Technology is making us crave the similar, and the unique

What happens when we can facetune to something “better”, generate to something familiar, and filter to something different.

Sources: Engadget, Dazed, Instagram, BeautyGAN

Over the past two weeks I’ve read multiple pieces that are on opposing sides of what we’re craving as consumers and in our digital self-expression. They all speak to a duality of how we are both starved for individuality as well as driven towards homogeny. These points are communicated to us through some interesting trends in technology, social media, and pop culture.

Beauty_Gan of Kylie Jenner

Beauty_GAN (not to be confused with BeautyGAN) is a sparsely documented implementation of a GAN that utilizes Instagram makeup trends and then generates new styles, which Dazed put on Kylie Jenner’s face. The resulting imagery feels very cherry picked (not a rarity based off of my experience with GANs) but the key point of the article is that these dataset sizes and inputs are continually built with human in the loop biases. Put more artistically in the article:

“…Beauty_GAN is like a mirror of popular culture, but the reflection staring back at you might not be what you expected. We teach a machine to see us and what it shows us back is not always what we see ourselves.”

Despite what the GAN mirrors back in terms of how “dystopian” something looks, there are two other related pieces that speak to this homogenization of taking the internet’s makeup kingmaker (Kylie) and re-painting the internet’s makeup onto her. Or as Dazed wrote:

“One could argue that, of all the beauty imagery we see on Instagram today, Kylie Jenner’s face, her aesthetic, holds the most influence. Every time someone copies her contour or lip liner there’s a further proliferation that happens. She influences what we think of as beautiful, what exists on Instagram. The Beauty_GAN project sees this inputted into a machine, and then lets the machine take over; the machine creates what it thinks is beauty imagery, and then paints it back onto Kylie’s face. And so, the feedback loop closes.”

And this feedback loop has proliferated into other forms of celebrities as Telegraph highlighted in this article.

“Lil Miquela, after all, is the ultimate embodiment of homogenised, Instagram-friendly beauty. An ambiguous mix of different ethnicities, with on-trend freckles and a body that can be shaped and moulded depending on the body parts required, she can be everything that consumers desire at any given time. “

But the key here isn’t what makes a character like Miquela or Imma.gram compelling. There’s time decaying first order interest points of “is this a robot or a human?!” and the general intrigue of a synthetic being, but then there’s the natural, more commonplace feeling amongst many influencers of “they are kind of like me, but better.”

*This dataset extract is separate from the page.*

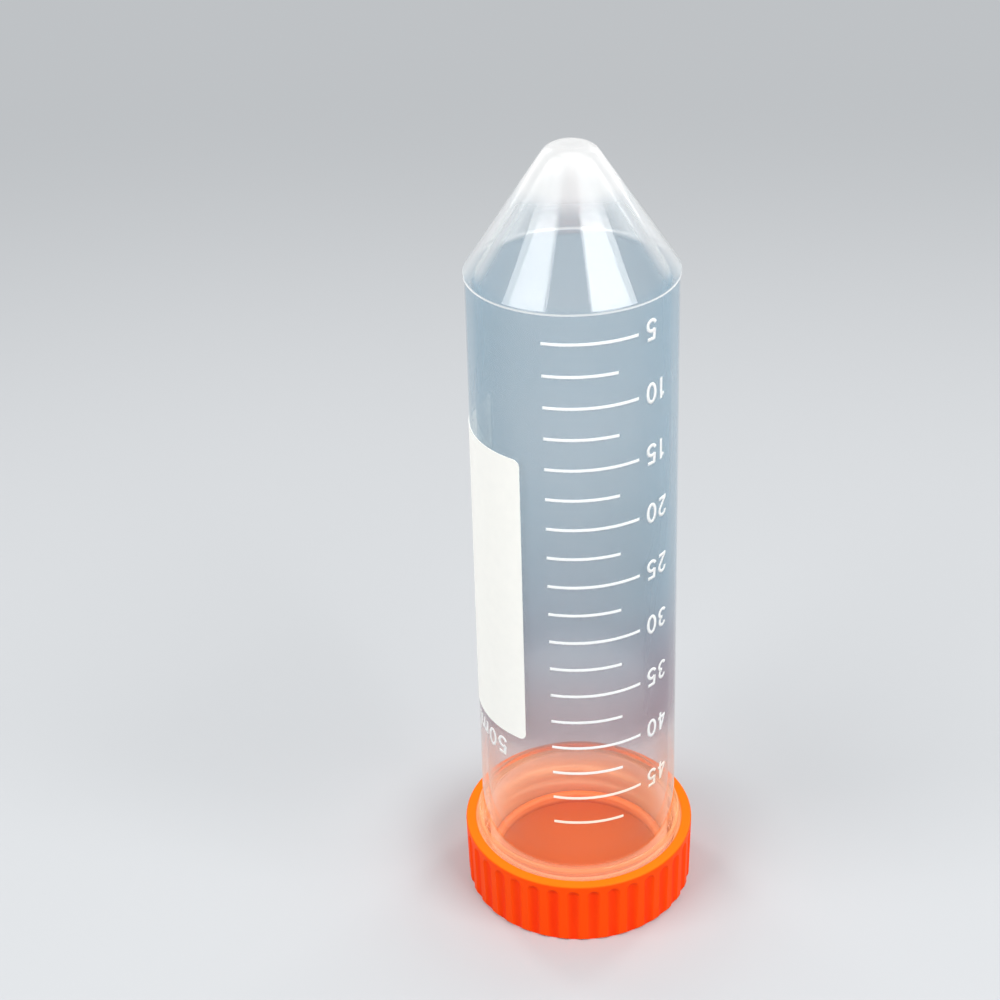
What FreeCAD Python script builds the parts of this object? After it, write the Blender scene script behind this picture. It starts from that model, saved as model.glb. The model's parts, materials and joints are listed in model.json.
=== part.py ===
import FreeCAD, Part
import math
import os

# 50 ml conical centrifuge tube, closed, standing upside down on its screw cap.
# Millimetres. The origin is the centre of the cap's flat top, which is the face
# it stands on, and +Z runs from there to the tip of the cone.
# Pieces: a moulded cap, a plug seal that lies inside it, a clear tube, and the
# ink printed on the tube.

# ---- cap: one moulding, orange
CAP_HEIGHT = 10.65
CAP_FLOOR = 1.4
CAP_WALL = 1.6           # at the rim
CAP_TAPER = 0.15         # how much narrower the cap is at its flat end
CAP_BASE_CHAMFER = 0.35
CAP_RIM_ROUND = 0.35
CAP_MOUTH_ROUND = 0.3
GRIP_GROOVES = 36
GRIP_GROOVE_DEPTH = 0.5
GRIP_GROOVE_R = 1.35
GRIP_PLAIN_BAND = 0.6
GRIP_TURN_DEG = 1.9      # how far the cap is screwed past a ridge facing the front

# ---- plug seal: a disc with a ring that enters the mouth of the tube
SEAL_DISC = 0.5
SEAL_RING_HEIGHT = 1.7
SEAL_RING_WALL = 1.2
SEAL_RING_ROUND = 0.54

# ---- tube: one moulding, milky and see-through
BODY_R = 14.0            # outside, just below the cone
BODY_LENGTH = 98.65      # from the mouth to the shoulder
BODY_DRAFT_DEG = 0.394   # the body widens towards its mouth
WALL = 0.95
SHOULDER_STEP = 0.2      # the cone's base stands a little proud of the body
SHOULDER_BAND = 0.5
SHOULDER_ROUND = 0.2
CONE_HEIGHT = 17.2
CONE_HALF_ANGLE_DEG = 33.84
CONE_TIP_ROUND = 2.55
CONE_WALL = 1.45         # thicker than the body's: the cone takes the load in a rotor
CONE_TIP_WALL = 1.8
INNER_SHOULDER_ROUND = 1.0
INNER_TIP_ROUND = 1.8
NECK_WALL = 0.87
MOUTH_ROUND = 0.25
COLLAR_STEP = 0.8        # how far the collar stands out from the neck
COLLAR_HEIGHT = 2.1
COLLAR_SHOWING = 1.65    # how far the collar stands out of the closed cap
COLLAR_TOP_ROUND = 0.5
COLLAR_FOOT_ROUND = 0.2

# ---- thread: right-handed, one start, the same ridge on the neck and in the cap
THREAD_LEAD = 3.2
THREAD_TURNS = 1.6
THREAD_CREST = 0.8
THREAD_BASE = 1.6
THREAD_ROOT_OVERLAP = 0.2
THREAD_FIRST_Z = 3.6     # height of the ridge's middle where it starts

# ---- print on the tube
INK = 0.08
LINE_WIDTH = 0.37
LINE_COUNT = 18          # 5 ml to 47.5 ml
LINE_SPACING = 4.477     # 2.5 ml
FIRST_LINE_DROP = 3.88   # 5 ml line, below the shoulder
LINE_LEFT_DEG = -15.2    # angles run round the tube from the front, -Y towards +X
LONG_LINE_RIGHT_DEG = 37.1
SHORT_LINE_RIGHT_DEG = 25.1
PATCH_TOP_DROP = 21.3
PATCH_HEIGHT = 45.3
PATCH_RIGHT_DEG = -30.5
PATCH_SPAN_DEG = 96.0
PATCH_CORNER_R = 1.0
PRINT_LEAN_DEG_PER_MM = -0.0348  # the whole print runs a shade off the axis
PRINT_MIDDLE_DROP = 42.0

# ---- clearances
COLLAR_CLEARANCE = 0.3   # collar to the cap's bore
THREAD_CLEARANCE = 0.4   # crest of a ridge to the wall that it faces
SEAL_FIT = 0.05          # seal disc to the cap's bore, and seal ring to the tube's bore
SEAT_GAP = 0.02          # tube's mouth to the seal, and seal to the cap's floor

# ---- sizes that follow
DRAFT = math.tan(math.radians(BODY_DRAFT_DEG))
CONE_SLOPE = math.tan(math.radians(CONE_HALF_ANGLE_DEG))
SHOULDER_R = BODY_R + SHOULDER_STEP
MOUTH_BORE_R = BODY_R + DRAFT * BODY_LENGTH - WALL
NECK_R = MOUTH_BORE_R + NECK_WALL
COLLAR_R = NECK_R + COLLAR_STEP
CAP_BORE_R = COLLAR_R + COLLAR_CLEARANCE
THREAD_HEIGHT = CAP_BORE_R - NECK_R - THREAD_CLEARANCE
CAP_RIM_R = CAP_BORE_R + CAP_WALL
CAP_BASE_R = CAP_RIM_R - CAP_TAPER
SEAL_Z = CAP_FLOOR + SEAT_GAP
SEAL_TOP_Z = SEAL_Z + SEAL_DISC
MOUTH_Z = SEAL_TOP_Z + SEAT_GAP
SHOULDER_Z = MOUTH_Z + BODY_LENGTH
TIP_Z = SHOULDER_Z + CONE_HEIGHT
COLLAR_TOP_Z = CAP_HEIGHT + COLLAR_SHOWING
COLLAR_FOOT_Z = COLLAR_TOP_Z - COLLAR_HEIGHT

Z_AXIS = FreeCAD.Vector(0, 0, 1)
ORIGIN = FreeCAD.Vector(0, 0, 0)


def body_radius(z):
    """Outer radius of the tube's drafted body at height z."""
    return BODY_R + DRAFT * (SHOULDER_Z - z)


def bore_radius(z):
    """Inner radius of the tube's drafted body at height z."""
    return body_radius(z) - WALL


# ---- outlines and solids of revolution

def rounded_outline(corners):
    """Closed wire in the XZ plane through (radius, z, rounding) corners."""
    count = len(corners)
    points = [FreeCAD.Vector(r, 0, z) for r, z, rounding in corners]
    edges = []
    starts = []
    for i in range(count):
        rounding = corners[i][2]
        here = points[i]
        to_last = (points[i - 1] - here).normalize()
        to_next = (points[(i + 1) % count] - here).normalize()
        if rounding == 0:
            starts.append((here, here, None))
            continue
        half = to_last.getAngle(to_next) / 2
        reach = rounding / math.tan(half)
        bisector = (to_last + to_next).normalize()
        nearest = here + bisector * (rounding / math.sin(half) - rounding)
        starts.append((here + to_last * reach, here + to_next * reach, nearest))
    for i in range(count):
        arc_in, arc_out, nearest = starts[i]
        if nearest is not None:
            edges.append(Part.Arc(arc_in, nearest, arc_out).toShape())
        next_in = starts[(i + 1) % count][0]
        edges.append(Part.makeLine(arc_out, next_in))
    return Part.Wire(edges)


def turned(corners, degrees=360):
    """Solid made by turning an outline about the Z axis."""
    face = Part.Face(rounded_outline(corners))
    return face.revolve(ORIGIN, Z_AXIS, degrees)


def spun(shape, degrees):
    """The shape turned about the Z axis, in place."""
    shape.rotate(ORIGIN, Z_AXIS, degrees)
    return shape


# ---- thread

def thread_ridge(root_r, outward, start_deg):
    """Helical ridge on a wall of radius root_r, with rounded-off run-outs."""
    sign = 1 if outward else -1
    foot = root_r - sign * THREAD_ROOT_OVERLAP
    crest = root_r + sign * THREAD_HEIGHT
    flank = (THREAD_BASE - THREAD_CREST) / 2 / THREAD_HEIGHT
    half_foot = THREAD_BASE / 2 + flank * THREAD_ROOT_OVERLAP
    corners = [
        (foot, -half_foot, 0),
        (crest, -THREAD_CREST / 2, 0),
        (crest, THREAD_CREST / 2, 0),
        (foot, half_foot, 0),
    ]
    helix = Part.makeHelix(THREAD_LEAD, THREAD_LEAD * THREAD_TURNS, root_r)
    ridge = Part.Wire(helix.Edges).makePipeShell([rounded_outline(corners)], True, True)
    nose = Part.Face(rounded_outline(corners))
    nose_axis = FreeCAD.Vector(foot, 0, 0)
    first_nose = nose.revolve(nose_axis, Z_AXIS, -sign * 90)
    last_nose = nose.revolve(nose_axis, Z_AXIS, sign * 90)
    last_nose.translate(FreeCAD.Vector(0, 0, THREAD_LEAD * THREAD_TURNS))
    spun(last_nose, 360 * THREAD_TURNS)
    ridge = ridge.fuse([first_nose, last_nose])
    ridge.translate(FreeCAD.Vector(0, 0, THREAD_FIRST_Z))
    return spun(ridge, start_deg)


# ---- cap

def cap():
    """Flat-topped cap with a grooved grip and the thread inside."""
    blank = turned([
        (0, 0, 0),
        (CAP_BASE_R - CAP_BASE_CHAMFER, 0, 0),
        (CAP_BASE_R, CAP_BASE_CHAMFER, 0),
        (CAP_RIM_R, CAP_HEIGHT, CAP_RIM_ROUND),
        (CAP_BORE_R, CAP_HEIGHT, CAP_MOUTH_ROUND),
        (CAP_BORE_R, CAP_FLOOR, 0),
        (0, CAP_FLOOR, 0),
    ])
    shape = blank.fuse(thread_ridge(CAP_BORE_R, False, 180))
    return shape.cut(grip_grooves())


def grip_grooves():
    """Ball-nosed upright grooves, spaced evenly round the grip."""
    axis_r = CAP_RIM_R + GRIP_GROOVE_R - GRIP_GROOVE_DEPTH
    nose_z = CAP_HEIGHT - GRIP_PLAIN_BAND - GRIP_GROOVE_R
    start = FreeCAD.Vector(axis_r, 0, -1)
    shaft = Part.makeCylinder(GRIP_GROOVE_R, nose_z - start.z, start)
    nose = Part.makeSphere(GRIP_GROOVE_R, FreeCAD.Vector(axis_r, 0, nose_z))
    cutter = shaft.fuse(nose)
    step = 360 / GRIP_GROOVES
    return [spun(cutter.copy(), GRIP_TURN_DEG + (i + 0.5) * step)
            for i in range(GRIP_GROOVES)]


# ---- plug seal

def seal():
    """Disc that lies on the cap's floor, with the ring that plugs the mouth."""
    disc_r = CAP_BORE_R - SEAL_FIT
    ring_r = bore_radius(MOUTH_Z + SEAL_RING_HEIGHT) - SEAL_FIT
    ring_top = SEAL_TOP_Z + SEAL_RING_HEIGHT
    ring_in = ring_r - SEAL_RING_WALL
    return turned([
        (0, SEAL_Z, 0),
        (disc_r, SEAL_Z, 0),
        (disc_r, SEAL_TOP_Z, 0),
        (ring_r, SEAL_TOP_Z, 0),
        (ring_r, ring_top, SEAL_RING_ROUND),
        (ring_in, ring_top, SEAL_RING_ROUND),
        (ring_in, SEAL_TOP_Z, 0),
        (0, SEAL_TOP_Z, 0),
    ])


# ---- tube

def tube():
    """Hollow tube: cone, drafted body, collar, threaded neck, open mouth."""
    cone_foot_z = SHOULDER_Z + SHOULDER_BAND
    tip_r = SHOULDER_R - CONE_SLOPE * (TIP_Z - cone_foot_z)
    cone_wall_r = CONE_WALL / math.cos(math.radians(CONE_HALF_ANGLE_DEG))
    inner_tip_z = TIP_Z - CONE_TIP_WALL
    inner_tip_r = tip_r + CONE_SLOPE * CONE_TIP_WALL - cone_wall_r
    inner_foot_r = bore_radius(SHOULDER_Z)
    inner_foot_z = inner_tip_z - (inner_foot_r - inner_tip_r) / CONE_SLOPE
    shape = turned([
        (0, TIP_Z, 0),
        (tip_r, TIP_Z, CONE_TIP_ROUND),
        (SHOULDER_R, cone_foot_z, SHOULDER_ROUND),
        (SHOULDER_R, SHOULDER_Z, SHOULDER_ROUND / 2),
        (BODY_R, SHOULDER_Z, 0),
        (body_radius(COLLAR_TOP_Z), COLLAR_TOP_Z, 0),
        (COLLAR_R, COLLAR_TOP_Z, COLLAR_TOP_ROUND),
        (COLLAR_R, COLLAR_FOOT_Z, COLLAR_FOOT_ROUND),
        (NECK_R, COLLAR_FOOT_Z, 0),
        (NECK_R, MOUTH_Z, MOUTH_ROUND),
        (MOUTH_BORE_R, MOUTH_Z, MOUTH_ROUND),
        (inner_foot_r, inner_foot_z, INNER_SHOULDER_ROUND),
        (inner_tip_r, inner_tip_z, INNER_TIP_ROUND),
        (0, inner_tip_z, 0),
    ])
    return shape.fuse(thread_ridge(NECK_R, True, 0))


# ---- print

def ink_band(low_z, high_z, left_deg, right_deg):
    """Ink on the body between two heights and two angles from the front."""
    band = turned([
        (body_radius(low_z), low_z, 0),
        (body_radius(low_z) + INK, low_z, 0),
        (body_radius(high_z) + INK, high_z, 0),
        (body_radius(high_z), high_z, 0),
    ], right_deg - left_deg)
    return spun(band, left_deg - 90)


def print_lean(z):
    """Turn of the print about the axis at height z, in degrees."""
    return PRINT_LEAN_DEG_PER_MM * (z - SHOULDER_Z + PRINT_MIDDLE_DROP)


def scale_lines():
    """Volume marks every 2.5 ml, the 5 ml ones longer."""
    lines = []
    for i in range(LINE_COUNT):
        middle = SHOULDER_Z - FIRST_LINE_DROP - i * LINE_SPACING
        right = LONG_LINE_RIGHT_DEG if i % 2 == 0 else SHORT_LINE_RIGHT_DEG
        lean = print_lean(middle)
        lines.append(ink_band(middle - LINE_WIDTH / 2, middle + LINE_WIDTH / 2,
                              LINE_LEFT_DEG + lean, right + lean))
    return Part.makeCompound(lines)


def writing_patch():
    """White panel to write on, with rounded corners."""
    high_z = SHOULDER_Z - PATCH_TOP_DROP
    low_z = high_z - PATCH_HEIGHT
    right = PATCH_RIGHT_DEG + print_lean((high_z + low_z) / 2)
    panel = ink_band(low_z, high_z, right - PATCH_SPAN_DEG, right)
    corners = [edge for edge in panel.Edges if edge.Length < 2 * INK]
    return panel.makeFillet(PATCH_CORNER_R, corners)


os.makedirs("parts", exist_ok=True)
pieces = {
    "cap": cap(),
    "plug_seal": seal(),
    "tube": tube(),
    "scale_lines": scale_lines(),
    "writing_patch": writing_patch(),
}
for name, shape in pieces.items():
    shape.exportStep(f"parts/{name}.step")
    print(name, "valid", shape.isValid(), "solids", len(shape.Solids),
          "volume", round(shape.Volume, 2))
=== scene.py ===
import json
import math

import bpy
from mathutils import Matrix, Vector

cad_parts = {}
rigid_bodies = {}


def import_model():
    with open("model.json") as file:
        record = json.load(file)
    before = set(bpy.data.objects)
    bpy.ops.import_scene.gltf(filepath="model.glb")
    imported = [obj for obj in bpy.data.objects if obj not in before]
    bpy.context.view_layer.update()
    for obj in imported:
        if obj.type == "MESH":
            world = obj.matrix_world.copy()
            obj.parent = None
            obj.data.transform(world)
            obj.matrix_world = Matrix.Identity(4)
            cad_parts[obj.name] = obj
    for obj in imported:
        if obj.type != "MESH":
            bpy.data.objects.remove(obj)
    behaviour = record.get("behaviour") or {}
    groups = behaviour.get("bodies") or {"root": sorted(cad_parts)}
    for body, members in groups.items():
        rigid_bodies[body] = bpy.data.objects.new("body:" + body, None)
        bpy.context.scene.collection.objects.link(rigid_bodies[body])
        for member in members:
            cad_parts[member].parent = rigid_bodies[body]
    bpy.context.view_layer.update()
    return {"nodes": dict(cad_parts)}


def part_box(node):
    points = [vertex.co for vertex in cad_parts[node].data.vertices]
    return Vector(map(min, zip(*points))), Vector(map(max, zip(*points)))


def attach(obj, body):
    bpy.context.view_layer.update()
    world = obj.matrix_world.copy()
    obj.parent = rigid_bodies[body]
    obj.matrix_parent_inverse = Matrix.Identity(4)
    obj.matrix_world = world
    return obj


# A 50 ml conical tube, closed and standing on its orange screw cap.
# Metres. Z = 0 is the bench, +Z runs up the tube to the tip of the cone, and the
# volume scale faces -Y. Angles on the wall run from -Y towards +X.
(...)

And this close similarity is what I believe is akin to the dopamine rushes that gamification experts have hit on for a long time of being partially satiated, but not entirely fulfilled. This phenomenon has partially been described as Selfie Harm. It keeps us wanting more, liking more, swiping more, for something that we know we likely can’t obtain. But what happens when we can?

Source: Engadget

When we’re given tools that allow us to have those “on-trend freckles” of Miquela, or the contour and sizing of Kylie’s lips, or the dyed hair of Imma.gram, then what do we crave? Perhaps difference.

This is what I believe we’re seeing in pockets of the internet today. We’re seeing massive share numbers generated by very differentiated and unique AR filters that eschew traditional beauty trends. As one of the creators of these filters says in a Dazed profile:

“These filters can be used in creative new ways that partly break with the expectation of self-depiction on social media…Breaking fixed thought patterns on how we perceive gender and beauty is important and much needed.”

Maybe this is just how we cycle influence. We tire from the popular aesthetic/approach, early-movers push towards a new approach, some subset of the influencers make the jump, while new ones are borne, and on and on we go. Or maybe early pockets of culture are at a pivot point of individuality because for the first time we don’t get to escape and recharge our batteries from the influence.

Or as Oliver Sacks put it best:

“(We) have given up, to a great extent, the amenities and achievements of civilization: solitude and leisure, the sanction to be oneself, truly absorbed, whether in contemplating a work of art, a scientific theory, a sunset, or the face of one’s beloved.”